In financial numbers released recently by the Canadian Radio-television and Telecommunications Commission (CRTC), TSN made a pretax profit of almost $100-million in the 2015 fiscal year, down 3.4-per-cent from $103.5-million the previous year. This includes results from the 2014-15 NHL season, the first under chief competitor Rogers Media’s 12-year, $5.2-billion national broadcast contract with the league.

Rogers Media’s profits were also healthy in that first season, despite all of the gloomy news about falling ratings and ad revenue and the job losses that followed in year two. According to the CRTC’s numbers, the networks operating under the Sportsnet umbrella – Sportsnet, Sportsnet One and Sportsnet 360 – earned a pretax profit of $84.8-million. That represented a jump of 20.3 per cent from 2014, when the CRTC reported Sportsnet made $70.4-million.
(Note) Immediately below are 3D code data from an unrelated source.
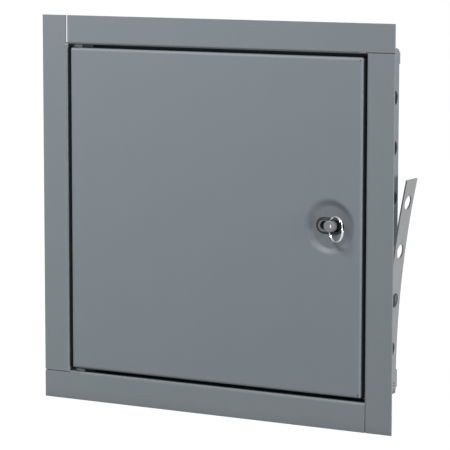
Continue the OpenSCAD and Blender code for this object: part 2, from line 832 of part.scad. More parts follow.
// Obround plate that stands in the cup's floor, round the spindle's head
module latch_escutcheon() {
    color(trim_colour) raised() translate([plate_x, 0, 0]) difference() {
        union() {
            translate([0, plate_y, 0]) slab(case_y - plate_y) obround(plate_l, plate_w);
            translate([0, case_y - plate_flange_t, 0]) slab(plate_flange_t)
                obround(plate_l + 2 * plate_flange, plate_w + 2 * plate_flange);
        }
        translate([0, plate_y - cut, 0]) slab(case_y - plate_y + 2 * cut) plate_opening();
    }
}

// Flanged bushing in the case's front, which carries the spindle's base
module latch_bushing() {
    r = bushing_d / 2;
    flange = 2;
    color(steel_colour) raised() difference() {
        latch_turned([[0, case_y], [r, case_y], [r, case_in_y], [r + flange, case_in_y],
            [r + flange, bushing_end_y], [0, bushing_end_y]]);
        latch_disc(base_d + 2 * fit, case_y - cut, bushing_end_y + cut);
    }
}

// Bushing in the leaf's back, where the shaft comes through to the release lever
module release_bushing() {
    r = shaft_d / 2 + sleeve_t;
    flange = 3;
    front_y = leaf_back_y - leaf_t - sleeve_t;
    back_y = release_flange_y + release_flange_t;
    color(steel_colour) raised() difference() {
        latch_turned([[0, front_y], [r, front_y], [r, release_flange_y],
            [r + flange, release_flange_y], [r + flange, back_y], [0, back_y]]);
        latch_disc(shaft_d + 2 * fit, front_y - cut, back_y + cut);
    }
}

// Compression spring between the case's wall and the bolt's tail
module bolt_spring() {
    steps = 16;
    r = (bolt_spring_d - bolt_spring_wire) / 2;
    x0 = case_x0 + case_t + bolt_spring_wire / 2;
    l = bolt_tail_x - bolt_spring_wire / 2 - x0;
    color(steel_colour) raised() translate([x0, spring_y, 0])
        wire([for (i = [0 : bolt_spring_turns * steps])
            [l * i / steps / bolt_spring_turns, r * cos(360 * i / steps),
                r * sin(360 * i / steps)]], bolt_spring_wire, [1, 0, 0]);
}

// Head with the ring's cross hole, base, collar and shaft in one turned piece
module latch_spindle() {
    r = head_d / 2;
    s = shaft_d / 2;
    edge = 0.6;
    step_y = head_y + head_step_y;
    color(steel_colour) raised() difference() {
        latch_turned([[0, head_y], [r - edge, head_y], [r, head_y + edge],
            [r, step_y - head_step], [base_d / 2, step_y], [base_d / 2, collar_y],
            [collar_d / 2, collar_y], [collar_d / 2, cam_y], [s, cam_y],
            [s, spindle_end_y - edge], [s - edge, spindle_end_y], [0, spindle_end_y]]);
        translate([latch_x, ring_hole_y, 0])
            cylinder(d = ring_hole_d, h = base_d + 2 * cut, center = true);
        // Flat that drives the cam and the release lever, and the clip's groove
        translate([latch_x - s, cam_y, s - flat_d])
            cube([shaft_d, spindle_end_y - cam_y + cut, s]);
        difference() {
            latch_disc(shaft_d + cut, clip_y, clip_y + clip_t + fit);
            latch_disc(shaft_d - 2 * groove_t, clip_y - cut, clip_y + clip_t + cut);
        }
    }
}

// Cam on the shaft; its nose pushes the bolt's foot
module latch_cam() {
    hub_wall = 3;
    nose_rim = 0.5;
    color(zinc_colour) raised() translate([latch_x, cam_y, 0]) {
        slab(cam_t) difference() {
            union() {
                circle(d = shaft_d + 2 * hub_wall);
                translate([nose_x, nose_z]) circle(d = nose_d + 2 * nose_rim);
                rotate(cam_turn / 2 - 90) translate([0, -nose_d / 2])
                    square([cam_r, nose_d]);
            }
            flatted(shaft_d, fit);
        }
        translate([nose_x, 0, nose_z]) rotate([-90, 0, 0])
            cylinder(d = nose_d, h = nose_y - cam_y);
    }
}

// Lever behind the leaf, to open it from inside
module inside_release_lever() {
    hub_d = shaft_d + 7;
    tip_r = 5;
    color(zinc_colour) raised() translate([latch_x, lever_y, 0]) {
        slab(hub_t) difference() {
            circle(d = hub_d);
            flatted(shaft_d, fit);
        }
        slab(lever_t) difference() {
            union() {
                translate([0, -lever_l + tip_r]) circle(tip_r);
                translate([-tip_r, -lever_l + tip_r]) square([2 * tip_r, lever_l - tip_r]);
            }
            circle(d = hub_d - cut);
        }
    }
}

// Clip that holds the shaft in its groove
module spindle_clip() {
    mouth = 3;
    rim = 2;
    color(steel_colour) raised() translate([latch_x, clip_y + fit / 2, 0]) slab(clip_t)
        difference() {
            circle(d = shaft_d + 2 * rim);
            circle(d = shaft_d - 2 * groove_t + 2 * fit);
            translate([-mouth / 2, 0]) square([mouth, shaft_d]);
        }
}

// Two turns of wire side by side, which overlap a little so that they are one solid
module pull_ring() {
    overlap = 0.1;
    lobe = (ring_wire - overlap) / 2;
    color(zinc_colour) raised() translate([latch_x, ring_hole_y, 0]) rotate([0, 0, -ring_rest])
        translate([ring_reach, 0, -ring_drop]) rotate([90, 0, 0]) rotate_extrude()
            for (y = [-lobe, lobe]) translate([ring_mean_r, y]) circle(d = ring_wire, $fn = 24);
}

// Bolt with its bevelled tip, its window for the shaft and its foot at the cam
module latch_bolt() {
    window = shaft_d + 2 * play;
    color(steel_colour) raised() {
        difference() {
            translate([0, 0, -bolt_w / 2]) linear_extrude(bolt_w)
                polygon([[bolt_tail_x, bolt_y], [bolt_tip_x, bolt_y],
                    [bolt_tip_x, bolt_back_y - bolt_bevel],
                    [bolt_tip_x - bolt_bevel, bolt_back_y], [bolt_tail_x, bolt_back_y]]);
            translate([latch_x + bolt_travel / 2, bolt_y - cut, 0]) slab(bolt_t + 2 * cut)
                obround(window + bolt_travel, window);
        }
        translate([foot_x1 - foot_w, bolt_y, -foot_z])
            cube([foot_w, nose_y - bolt_y, foot_z - bolt_w / 2 + cut]);
        translate([bolt_tail_x - spigot_l, spring_y, 0]) rotate([0, 90, 0])
            cylinder(d = spigot_d, h = spigot_l + cut);
    }
}

frame_top();
frame_right();
frame_bottom();
frame_left();
anchor_strap_top();
anchor_strap_right();
anchor_strap_bottom();
anchor_strap_left();
door_stop_top();
door_stop_bottom();
door_stop_lock_side();
hinge_rod();
hinge_rod_clips();
upper_thrust_washer();
lower_thrust_washer();
door_front_pan();
door_back_pan();
insulation_core();
upper_hinge_bracket();
lower_hinge_bracket();
closing_spring();
latch_case();
latch_cover();
latch_screws();
latch_escutcheon();
latch_bushing();
release_bushing();
bolt_spring();
latch_spindle();
latch_cam();
inside_release_lever();
spindle_clip();
pull_ring();
latch_bolt();
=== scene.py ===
"""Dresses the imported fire-rated access panel: primed sheet steel, welds, latch, ring and stage."""

import json
import math

import bmesh
import bpy
from bpy.props import FloatProperty, FloatVectorProperty, IntProperty, PointerProperty
from mathutils import Matrix, Vector


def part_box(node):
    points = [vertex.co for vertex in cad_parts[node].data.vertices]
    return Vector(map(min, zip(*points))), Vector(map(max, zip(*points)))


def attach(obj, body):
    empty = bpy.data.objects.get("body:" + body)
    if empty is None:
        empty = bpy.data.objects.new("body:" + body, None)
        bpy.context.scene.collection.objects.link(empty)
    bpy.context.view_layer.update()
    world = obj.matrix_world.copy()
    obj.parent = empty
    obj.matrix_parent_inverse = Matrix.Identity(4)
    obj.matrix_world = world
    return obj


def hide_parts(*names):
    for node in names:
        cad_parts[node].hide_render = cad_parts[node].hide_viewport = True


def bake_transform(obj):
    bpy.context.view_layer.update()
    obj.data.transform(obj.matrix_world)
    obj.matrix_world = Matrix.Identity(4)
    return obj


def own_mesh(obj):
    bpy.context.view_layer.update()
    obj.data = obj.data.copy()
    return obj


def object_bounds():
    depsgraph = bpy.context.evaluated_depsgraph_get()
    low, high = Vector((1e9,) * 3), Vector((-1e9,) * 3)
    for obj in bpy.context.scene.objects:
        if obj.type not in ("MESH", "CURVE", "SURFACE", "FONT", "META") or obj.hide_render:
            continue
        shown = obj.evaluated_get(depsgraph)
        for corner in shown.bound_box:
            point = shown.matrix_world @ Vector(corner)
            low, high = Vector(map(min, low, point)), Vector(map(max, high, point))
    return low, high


bl_info = {
    "name": "Fire-Rated Access Panel",
    "version": (1, 0, 0),
    "blender": (4, 5, 0),
    "location": "View3D > Sidebar > Access Panel",
    "description": "Builds the finished look of a fire-rated access panel on its CAD frame",
    "category": "Add Mesh",
}

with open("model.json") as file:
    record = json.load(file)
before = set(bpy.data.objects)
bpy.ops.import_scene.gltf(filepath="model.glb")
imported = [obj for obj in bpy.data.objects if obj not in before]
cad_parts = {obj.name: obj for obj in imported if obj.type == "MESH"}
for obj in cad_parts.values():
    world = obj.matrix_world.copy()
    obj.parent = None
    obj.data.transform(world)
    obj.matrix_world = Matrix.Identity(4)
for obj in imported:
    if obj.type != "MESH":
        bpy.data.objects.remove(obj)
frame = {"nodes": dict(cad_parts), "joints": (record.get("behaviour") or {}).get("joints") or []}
CAD_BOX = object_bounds()
NODES = frame["nodes"]
JOINTS = {joint["name"]: joint for joint in frame["joints"]}
SPINDLE_AXIS = Vector(JOINTS["spindle_turn"]["pos_m"])
RING_AXIS = Vector(JOINTS["ring_flip"]["pos_m"])
SIDES = ("right", "top", "left", "bottom")
WHITE = (1, 1, 1, 1)

# The pressed cup as the solids have it: radii, depth and how its wall curves.
SOLID_CUP_RIM, SOLID_CUP_FLOOR, CUP_DEPTH, SOLID_CUP_LEAN = 0.024, 0.0183, 0.0028, 1.5

# Where the camera looks from, and its lens shift, both fitted to the panel's outline.
CAMERA_FROM = (0.4845, -0.86528, 0.12861)
CAMERA_SHIFT = (0.02773, -0.01349)

# Name, place, size and aim of each lamp. Its power is named after it in the stage's settings.
LAMPS = (("key", (-0.35, -1.05, 1.5), 0.8, (-1.3, 0, 0.8)),
         ("side", (1.9, -0.35, 0.03), 0.4, (0, 0, 0)),
         ("back", (-0.7, 1.9, 1.3), 1.2, (0, 0, 0)))

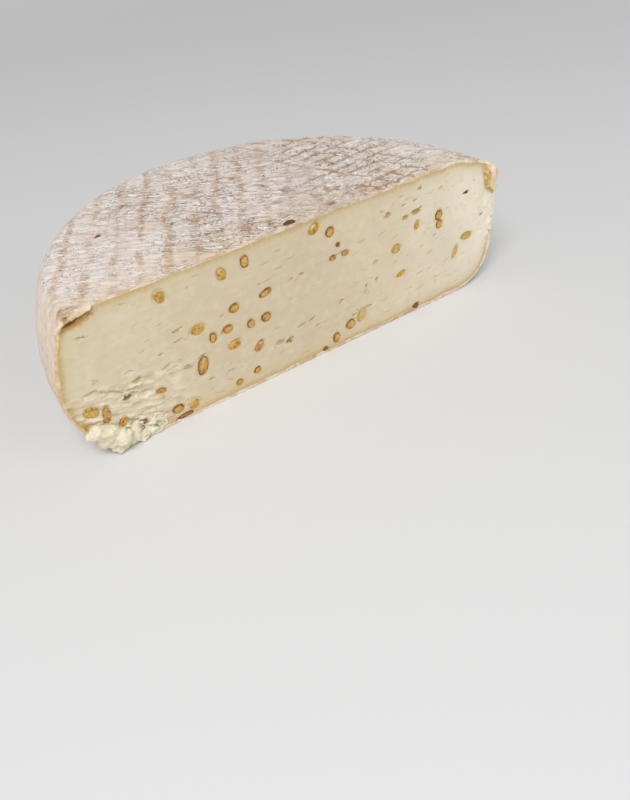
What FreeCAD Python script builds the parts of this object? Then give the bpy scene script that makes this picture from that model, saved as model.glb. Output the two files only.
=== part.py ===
"""Half wheel of fenugreek tomme, cut straight through its middle and lying on its base.

One solid. Millimetres, +Z up, +X along the cut from its left end to its right, and the cut face
looks towards -Y. The origin is the middle of the footprint box, on the surface it rests on.
"""

import FreeCAD, Part
import Sketcher
import math
import os

DOCUMENT = "fenugreek_tomme"
NODE = "half_wheel"

# The driving dimensions. A wheel's edge is worn rounder at one end of the cut than at the other,
# so each end has its own shoulder (from the top face to the widest point) and foot (from there
# to the base). A curve power of 2 is an ellipse, 1 a flat chamfer, and more is squarer.
SIZES = {
    "wheel_radius": 102.5,
    "wheel_height": 62.8,
    "left_shoulder_inset": 10.8,
    "left_shoulder_drop": 33.4,
    "left_shoulder_power": 1.6,
    "left_foot_inset": 19.7,
    "left_foot_power": 1.6,
    "right_shoulder_inset": 25.9,
    "right_shoulder_drop": 12.0,
    "right_shoulder_power": 1.6,
    "right_foot_inset": 34.0,
    "right_foot_power": 4.0,
    # the mashed curd lumps along the crumbled left foot
    "lump_radius": 4.6,
    "lump_pitch": 5.4,
    "lump_clearance": 0.3,
    # the torn flap of rind that hangs over the left end of the cut's top edge
    "flap_length": 15.0,
    "flap_overhang": 2.6,
    "flap_thickness": 3.4,
    "flap_inset": 12.5,
    "flap_slope": 10.0,
    # the nick torn out of the right end, under the curled rind
    "nick_depth": 2.2,
    "nick_height": 5.0,
    "nick_level": 46.0,
}
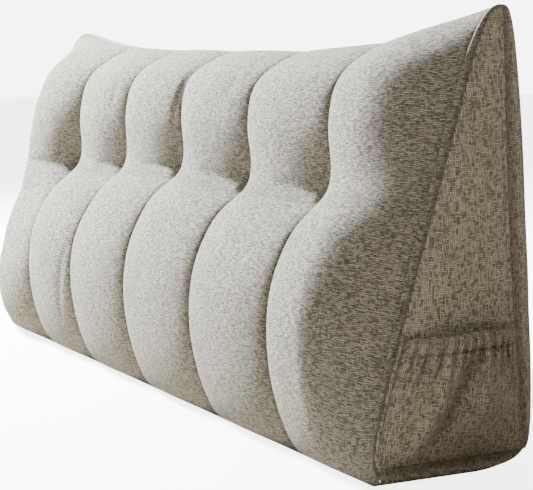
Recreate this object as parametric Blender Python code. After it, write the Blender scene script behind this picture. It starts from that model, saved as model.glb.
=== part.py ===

Although TSN’s 2015 profit was down slightly, it was hardly the calamity some predicted when it lost its share of the national NHL rights. Of course, not having to pay the NHL a huge annual fee (the average annual payout for Rogers is $433-million) is a benefit to the bottom line.

“We were long-time partners of the NHL and yes, we were very disappointed,” TSN president Stewart Johnston said of the loss of the national rights. “We certainly saw externally some question marks about the future of our network.”